What is the relationship between time and height in object free fall?

[BrendanB]

Hello,
I am new to this site. I am currently active duty military (navy) and I am trying to teach myself physics because when I get the time, I would like to take some college physics classes. I downloaded a few physics books online and I am trying to page through them. I am having some trouble figuring out this problem. I feel like a complete idiot because I have the correct answer right in front (teacher solution manual downloaded too) of me and still can't figure it out! Anyways, here is the problem and the correct answer (below). Any help you can offer would be appreciated.

Homework Statement

An object falls freely from height h. It is released at time
zero and strikes the ground at time t. (a) When the object
is at height 0.5h, is the time earlier than 0.5t, equal to 0.5t,
or later than 0.5t? (b) When the time is 0.5t, is the height
of the object greater than 0.5h, equal to 0.5h, or less than
0.5h? Give reasons for your answers.

Homework Equations

The Attempt at a Solution

I understand the formula h=1/2gt^2, but what I don't understand is where they are getting the "0.707t" when they plug in 0.5h.
I also don't understand the second equation where they are getting 0.25h4. Answer
With h=1/2gt^2
(a)0.5h=1/2g(0.707t)^2
(b)The distance fallen is 0.25h=1/2g(0.5t)^2. The elevation is 0.75h, greater than 0.5h.

 

[Chi Meson]

As you do more physics, certain numbers will become familiar. 0.707= 1 over the square root of two.
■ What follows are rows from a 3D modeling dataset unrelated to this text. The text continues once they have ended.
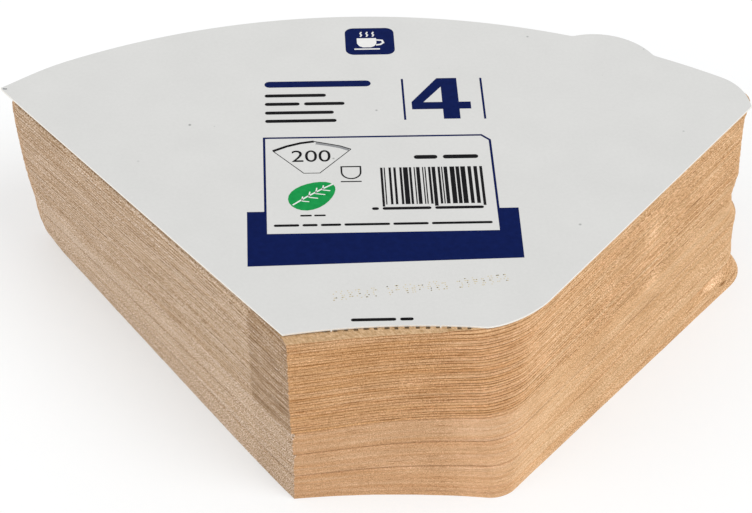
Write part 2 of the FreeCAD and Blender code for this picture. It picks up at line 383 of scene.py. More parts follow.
# How far inside its edge a bundle's end faces start, and how deep and how high a pressed bundle's lips are
END_INSET = 1.2
LIP = 0.14
LIP_REACH = 0.3


def ridged_rows():
    """Loose filters: two or three folded edges stand out together, then one lies back."""
    rng = random.Random(11)
    top = STACK_TOP - TOP_SHEET
    count = round((top - RIDGED_BOTTOM) / SHEET)
    pitch = (top - RIDGED_BOTTOM) / count
    rows = [(RIDGED_BOTTOM + 0.02, END_INSET, 0.0, 0)]
    left_in_group, group = 2, 0
    for index in range(count):
        level = RIDGED_BOTTOM + index * pitch
        if left_in_group:
            left_in_group -= 1
            rows.append((level + 0.12 * pitch, 0.05, 0.25, 0))
            rows.append((level + 0.6 * pitch, rng.uniform(0.0, 0.06), 0.0, 0))
        else:
            group += 1
            left_in_group = 2 + group % 2 if rng.random() < 0.85 else 2
            rows.append((level + 0.15 * pitch, 0.04, 0.9, 0))
            rows.append((level + 0.75 * pitch, 0.06, 1.0, 0))
    rows.append((top, 0.8, 0.5, 0))
    return rows


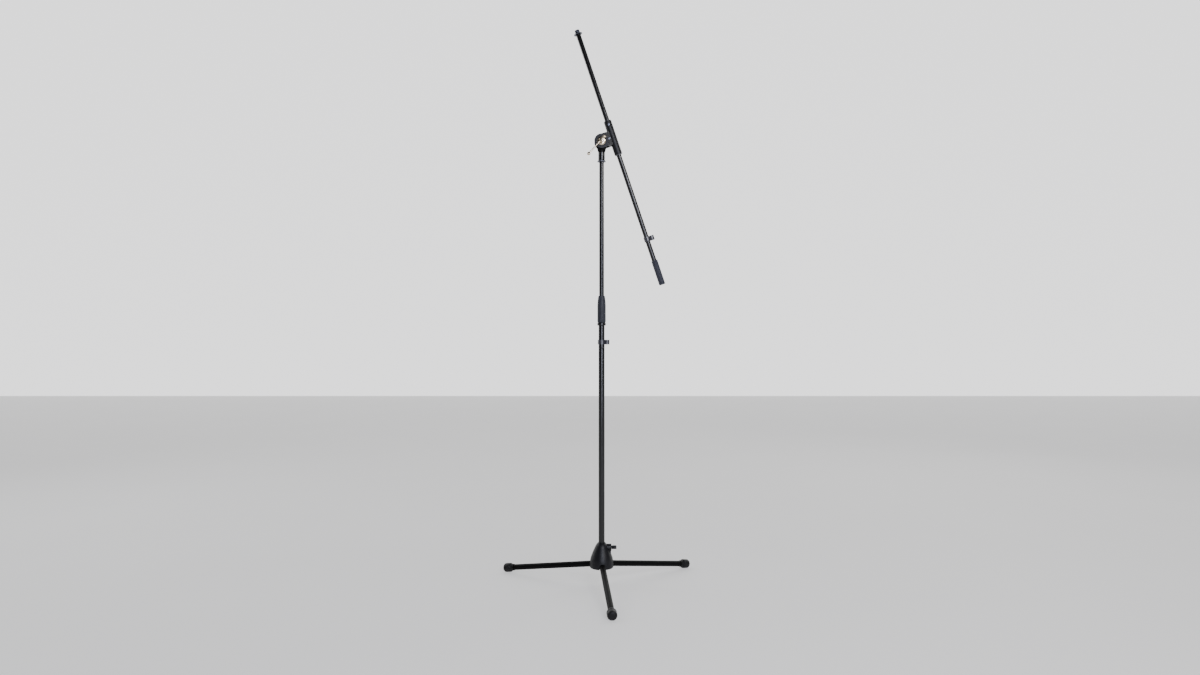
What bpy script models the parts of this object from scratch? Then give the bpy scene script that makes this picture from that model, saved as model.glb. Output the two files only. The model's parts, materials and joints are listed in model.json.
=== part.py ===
# Boom microphone stand: three folding legs, a two-stage pole with a twist clutch, and a boom arm
# that tilts, turns and slides in a clamp.
# Metres, +Z up. The origin is the centre of the flat underside of the pole's end plug, on the pole axis.

import math

import bmesh
import bpy
from mathutils import Vector

MM = 0.001

# Fits
GAP = 0.3 * MM  # between faces that touch or run on each other
SHAFT_GAP = 0.3 * MM  # radial, round a screw, pin or plug
CUT_OVER = 5 * MM  # how far a cutter runs past the face that it opens

# Floor and pole
FLOOR_Z = -50 * MM
LOWER_TUBE_RADIUS = 10 * MM
LOWER_TUBE_WALL = 1.2 * MM
LOWER_TUBE_LENGTH = 831 * MM
TELESCOPE_GAP = 0.8 * MM  # radial, between the two pole tubes
UPPER_TUBE_WALL = 1.2 * MM
UPPER_TUBE_LENGTH = 720 * MM
UPPER_TUBE_SHOWING = 434 * MM  # length above the clutch
PLUG_HEAD_RIM = 1.7 * MM  # past the tube, radially
PLUG_HEAD_HEIGHT = 3.5 * MM
PLUG_DEPTH = 14 * MM

# Legs
LEG_COUNT = 3
FIRST_LEG_ANGLE = math.radians(-85.3)
LEG_TUBE_RADIUS = 9.5 * MM
LEG_TUBE_WALL = 1.2 * MM
LEG_PIVOT_HEIGHT = 65 * MM  # above the floor
LEG_REACH = 353 * MM  # pole axis to the middle of a foot
FOOT_WALL = 5.2 * MM
FOOT_FLAT = 0.8 * MM  # how much of the foot's round underside is flattened
FOOT_LENGTH = 38 * MM
FOOT_COLLAR_WALL = 1.6 * MM
FOOT_COLLAR_LENGTH = 9 * MM
FOOT_NOSE = 14 * MM  # foot middle to its outer end
FOOT_END_WALL = 12 * MM
FOOT_ROUNDING = 9 * MM
KNUCKLE_EYE_INSET = 0.2 * MM  # below the leg tube's surface
KNUCKLE_EYE_TO_SLEEVE = 0.9 * MM
KNUCKLE_SPIGOT_LENGTH = 30 * MM
LEG_PIN_RADIUS = 3 * MM
LEG_PIN_STAND_OUT = 1.2 * MM

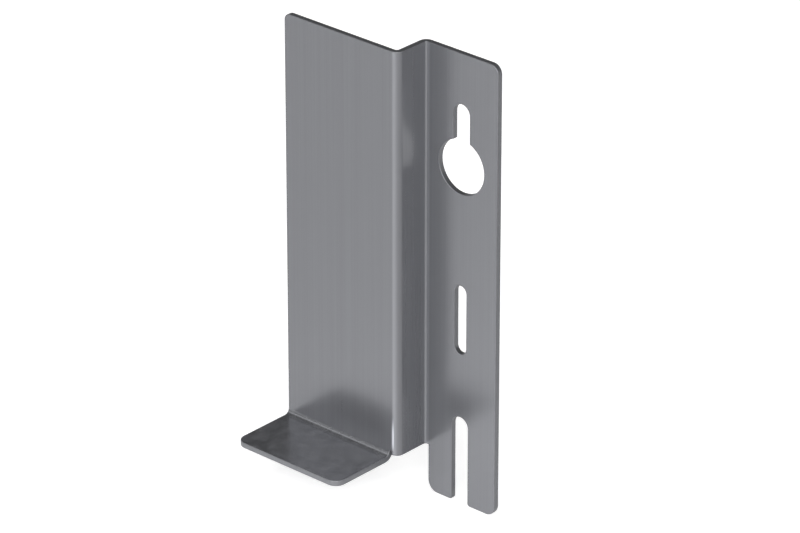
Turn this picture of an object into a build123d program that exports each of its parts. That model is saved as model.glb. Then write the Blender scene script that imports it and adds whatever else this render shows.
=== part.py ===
from build123d import *
import os

# A wall bracket folded from one sheet of brushed steel.
#
# Seen from the room, a tall panel stands off the wall on the left, a narrow web runs
# back from its right edge, and a wall plate lies flat on the wall to the right. The
# foot of the panel is folded forward into a shelf. The wall plate hangs on a screw in
# its keyhole, is held by a second screw in its middle slot, and straddles a third with
# the slot that is open at the foot.
#
# Frame: +X to the right along the wall, +Y into the wall, +Z up.
# Origin: the axis of the keyhole's round hole, on the face that lies against the wall.

# The sheet and its folds
sheet = 2.0                 # thickness of the steel
web_fold_radius = 0.8       # inside radius of the two upright folds beside the web
shelf_fold_radius = 2.0     # inside radius of the shelf's fold

# The wall plate, on the right
wall_plate_width = 31.4     # from the web's right face to the free edge
leg_length = 16.7           # from the shelf's upper face down to the ends of the two legs
leg_gap = 0.6               # from the end of the web's fold to the inner leg's edge

# The raised panel, on the left, and the web
panel_width = 50.6          # from the web's right face to the free edge
panel_height = 150.0        # from the top edge to the shelf's upper face
stand_off = 14.0            # from the wall to the back of the panel
web_clearance = 0.6         # from the shelf's upper face up to the web's lower end

# The shelf
shelf_depth = 26.4          # from the panel's front face to the shelf's front edge
shelf_gap = 1.0             # from the start of the web's fold to the shelf's right end

# The cut-outs, on one upright line in the wall plate
cut_line_inset = 15.8       # from the free edge to that line
keyhole_drop = 40.8         # from the top edge to the centre of the round hole
keyhole_diameter = 19.7     # passes the screw's head and its washer
neck_width = 7.0            # holds the screw's shank
neck_rise = 19.1            # from the round hole's centre to the centre of the neck's end
slot_drop = 97.2            # from the top edge to the middle of the slot
slot_width = 5.0
slot_length = 25.4          # over its round ends
foot_slot_width = 7.0
foot_slot_depth = 32.8      # from the ends of the legs to the top of its round end

# The rounded corners of the blank
panel_corner = 2.5          # panel, top left
wall_corner = 3.5           # wall plate, top right
leg_corner = 4.0            # outer corners of the two legs
mouth_corner = 1.0          # corners at the mouth of the foot slot
shelf_corner = 4.0          # front corners of the shelf

# Faces and edges, worked out from the sizes above
web_fold_outside = web_fold_radius + sheet
wall_face = 0.0
plate_front = wall_face - sheet
panel_back = wall_face - stand_off
panel_front = panel_back - sheet
plate_right = cut_line_inset
web_right = plate_right - wall_plate_width
web_left = web_right - sheet
web_fold_start = web_right - web_fold_outside
panel_left = web_right - panel_width
leg_left = web_right + web_fold_radius + leg_gap
shelf_right = web_fold_start - shelf_gap
shelf_front = panel_front - shelf_depth
top = keyhole_drop
shelf_top = top - panel_height
shelf_fold_start = shelf_top + shelf_fold_radius
web_end = shelf_top + web_clearance
leg_end = shelf_top - leg_length
slot_middle = top - slot_drop
foot_slot_centre = leg_end + foot_slot_depth - foot_slot_width / 2
foot_slot_side = foot_slot_width / 2


def folded_upright():
    """Panel, web and wall plate: the plan of the folded sheet, run up to the top edge."""
    front = FilletPolyline(
        (panel_left, panel_front),
        (web_right, panel_front),
        (web_right, plate_front),
        (plate_right, plate_front),
        radius=[web_fold_outside, web_fold_radius],
    )
    back = FilletPolyline(
        (panel_left, panel_back),
        (web_left, panel_back),
        (web_left, wall_face),
        (plate_right, wall_face),
        radius=[web_fold_radius, web_fold_outside],
    )
    free_edges = [Line(front @ 0, back @ 0), Line(front @ 1, back @ 1)]
    plan = make_face([front, back, *free_edges])
    return Pos(0, 0, leg_end) * extrude(plan, top - leg_end, dir=(0, 0, 1))


def clearance_below(left, right, height):
    """What the blank leaves out below this height, through everything between two sides."""
    size = (right - left, wall_face - panel_front, height - leg_end)
    low_corner = Pos(left, panel_front, leg_end)
    return low_corner * Box(*size, align=(Align.MIN, Align.MIN, Align.MIN))


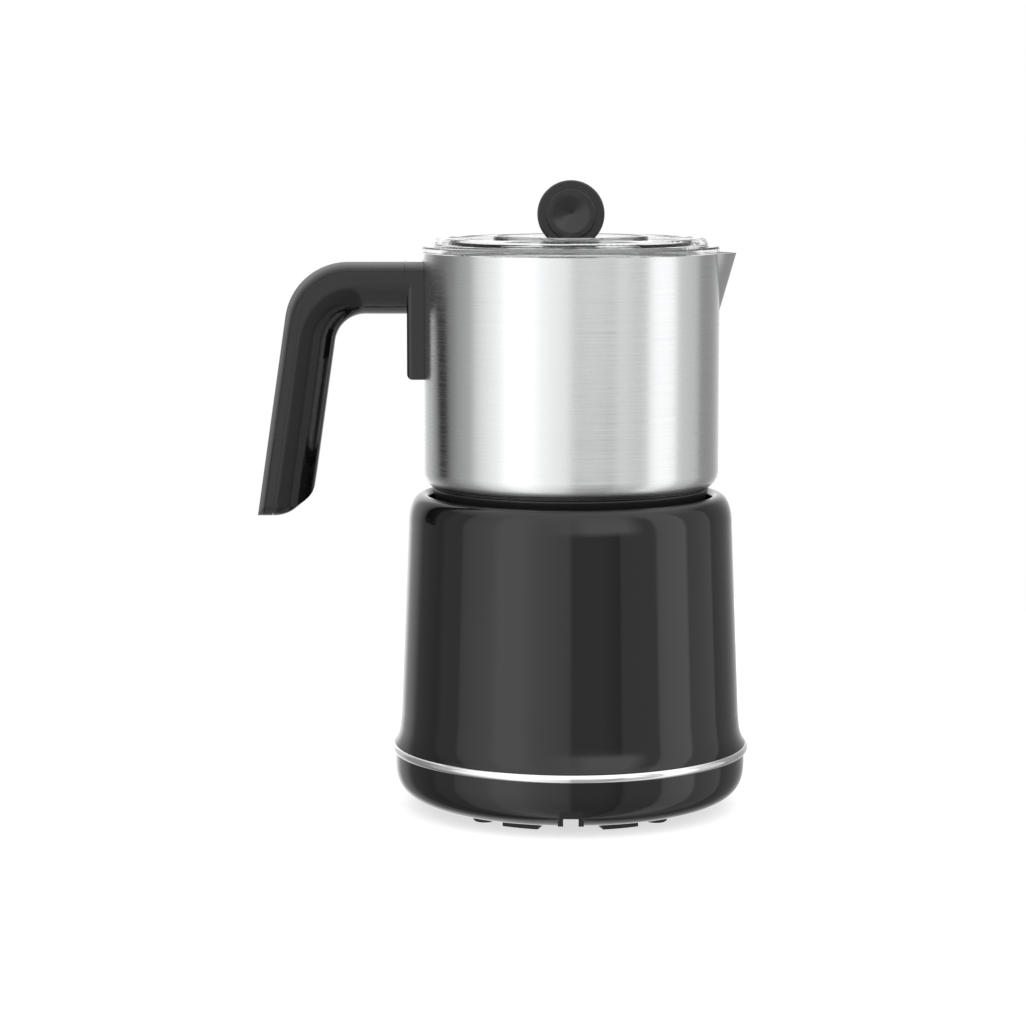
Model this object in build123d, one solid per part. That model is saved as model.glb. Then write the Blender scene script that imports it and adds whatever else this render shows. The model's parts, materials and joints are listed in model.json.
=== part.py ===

In other words, due to the "t squared" in the formula you mentioned, the height from which an object is released, and the time it takes for the object to hit the ground are not "directly proportional." That is, compared to the first initial test (drop from height H, and record time, t), if you cut the height in half (H/2), the time will not be t/2, but t/√2. If you cut the height to a third (H/3), the time will not be t/3, but t/√3, etc. And if you triple the height (3H), the time will be t*√3.